**SHORT EXERCISE**
Below is a block of data; give all of it again word for word.

**RECORDED INFORMATION**
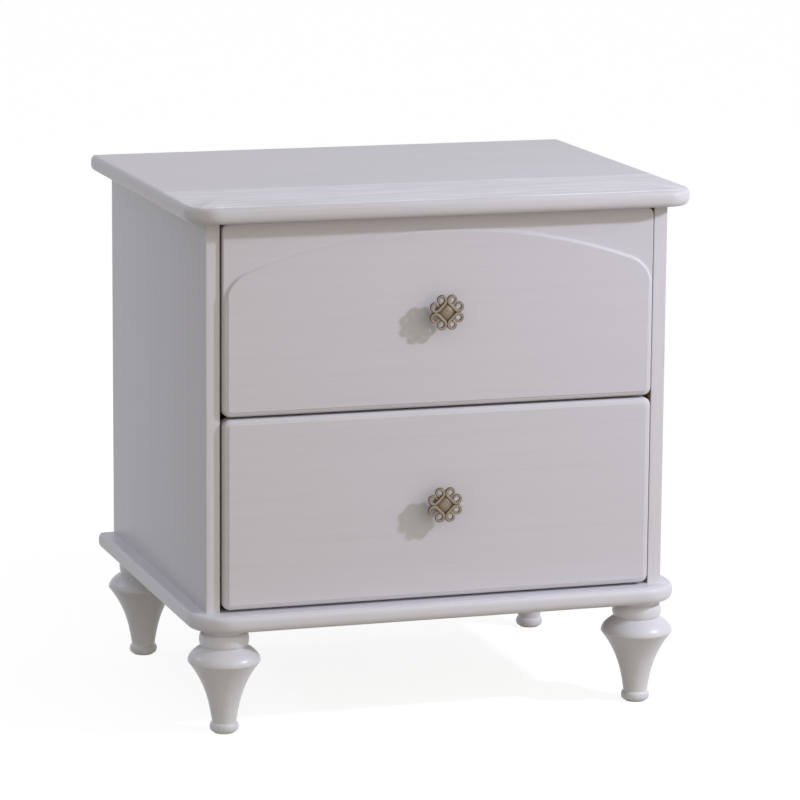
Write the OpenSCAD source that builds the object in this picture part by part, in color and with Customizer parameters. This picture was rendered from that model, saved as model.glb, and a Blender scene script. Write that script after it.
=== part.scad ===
// Two-drawer nightstand on turned legs.
// X runs from left to right, Y from front to back and Z upwards, in millimetres.
// The origin lies on the floor, below the middle of the whole cabinet.

/* [Cabinet] */
// Width over the two side panels
carcase_w = 510; // [440:5:600]
// Depth from the front edges of the side panels to the back
carcase_d = 403; // [395:1:450]
// Height of the side panels
carcase_h = 415; // [370:1:470]
// Thickness of the side panels
panel_t = 15; // [13:0.5:20]
// Thickness of the back panel
back_t = 5; // [3:0.5:8]
// Width of the rebate in each side panel that takes the back panel
rebate_w = 8; // [5:0.5:9]
// Thickness of the two rails under the top board
rail_t = 18; // [16:0.5:22]
// Width of each rail, from its front edge to its rear edge
rail_w = 50; // [40:1:70]

/* [Top board] */
// Thickness of the top board
top_t = 18; // [16:0.5:26]
// How far the top board stands out in front of the side panels
top_front = 30.5; // [15:0.5:45]
// How far the top board stands out past each side panel
top_side = 23.5; // [10:0.5:35]
// Radius of the top board's front corners, seen from above
top_corner_r = 33; // [20:1:60]

/* [Base board] */
// Thickness of the base board
base_t = 18; // [17:0.5:26]
// How far the base board stands out in front of the side panels
base_front = 27; // [15:0.5:40]
// How far the base board stands out past each side panel
base_side = 17.5; // [8:0.5:30]
// Radius of the base board's front corners, seen from above
base_corner_r = 44; // [20:1:60]

/* [Legs] */
// Height of a turned leg
leg_h = 113; // [90:1:150]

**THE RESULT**
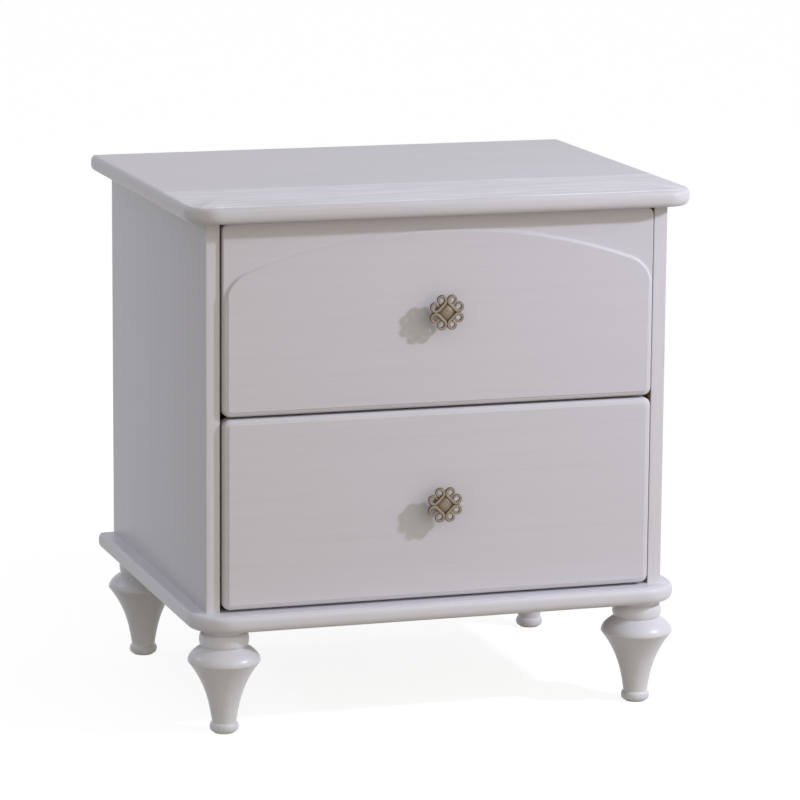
Write the OpenSCAD source that builds the object in this picture part by part, in color and with Customizer parameters. This picture was rendered from that model, saved as model.glb, and a Blender scene script. Write that script after it.
=== part.scad ===
// Two-drawer nightstand on turned legs.
// X runs from left to right, Y from front to back and Z upwards, in millimetres.
// The origin lies on the floor, below the middle of the whole cabinet.

/* [Cabinet] */
// Width over the two side panels
carcase_w = 510; // [440:5:600]
// Depth from the front edges of the side panels to the back
carcase_d = 403; // [395:1:450]
// Height of the side panels
carcase_h = 415; // [370:1:470]
// Thickness of the side panels
panel_t = 15; // [13:0.5:20]
// Thickness of the back panel
back_t = 5; // [3:0.5:8]
// Width of the rebate in each side panel that takes the back panel
rebate_w = 8; // [5:0.5:9]
// Thickness of the two rails under the top board
rail_t = 18; // [16:0.5:22]
// Width of each rail, from its front edge to its rear edge
rail_w = 50; // [40:1:70]

/* [Top board] */
// Thickness of the top board
top_t = 18; // [16:0.5:26]
// How far the top board stands out in front of the side panels
top_front = 30.5; // [15:0.5:45]
// How far the top board stands out past each side panel
top_side = 23.5; // [10:0.5:35]
// Radius of the top board's front corners, seen from above
top_corner_r = 33; // [20:1:60]

/* [Base board] */
// Thickness of the base board
base_t = 18; // [17:0.5:26]
// How far the base board stands out in front of the side panels
base_front = 27; // [15:0.5:40]
// How far the base board stands out past each side panel
base_side = 17.5; // [8:0.5:30]
// Radius of the base board's front corners, seen from above
base_corner_r = 44; // [20:1:60]

/* [Legs] */
// Height of a turned leg
leg_h = 113; // [90:1:150]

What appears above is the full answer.